Practical Steps for Using These Phrases
If you're actually trying to learn this, don't just memorize the list.
First, figure out your relationship. Is it romantic? Go with mi manchi tantissimo. Is it a parent? Mi manchi, mamma. Is it a group of friends? Mi mancate, ragazzi.
Second, check your tense. Are you currently apart? Use the present tense. Are you standing in front of them right now? Use the past tense (mi sei mancato/a).
Third, watch Italian cinema. Watch something like La Meglio Gioventù. Listen to how they talk about absence. It’s rarely a quick "miss ya!" It’s usually woven into a larger conversation about time and family.
Why Getting This Right Matters
Language is a bridge. When you use a phrase like mi manchi correctly, you're showing that you understand how Italians view the world—that they view people as essential pieces of a whole. When someone is gone, the whole is broken.
That’s the beauty of the "mancare" structure. It’s not about your feelings; it’s about the fact that the other person is a necessary part of your universe.

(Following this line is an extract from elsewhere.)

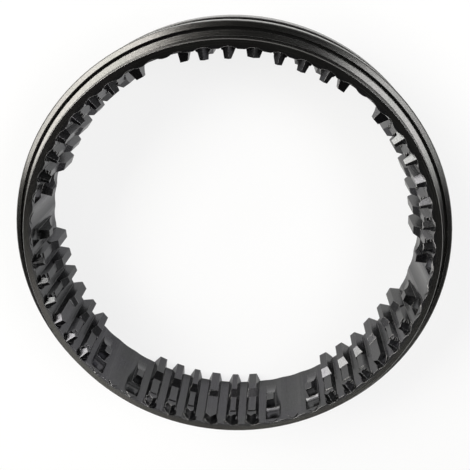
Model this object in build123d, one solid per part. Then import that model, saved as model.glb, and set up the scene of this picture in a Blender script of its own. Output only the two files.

Immediate Actions You Can Take
- Audit your texts: If you've been texting an Italian friend "Ti manco" thinking it means "I miss you," apologize immediately. You've been telling them "You miss me," which is incredibly arrogant.
- Practice the past participle: Stand in front of a mirror and say mi sei mancato (to a guy) and mi sei mancata (to a girl) until it feels natural.
- Listen for the 'mi': Next time you hear an Italian song—anything by Eros Ramazzotti or Laura Pausini—listen for how they use mancare. It’s in almost every ballad ever written.
- Use 'Non vedo l'ora': Start using this for future events. It’s the easiest way to show excitement without the grammatical headache of the "mancare" flip.
Missing someone is a universal human experience, but the way we wrap it in words varies wildly. In Italian, it’s an admission that you are incomplete without the other person. It’s vulnerable. It’s honest. And once you get the hang of it, saying "I missed you" in English will feel a little bit empty by comparison.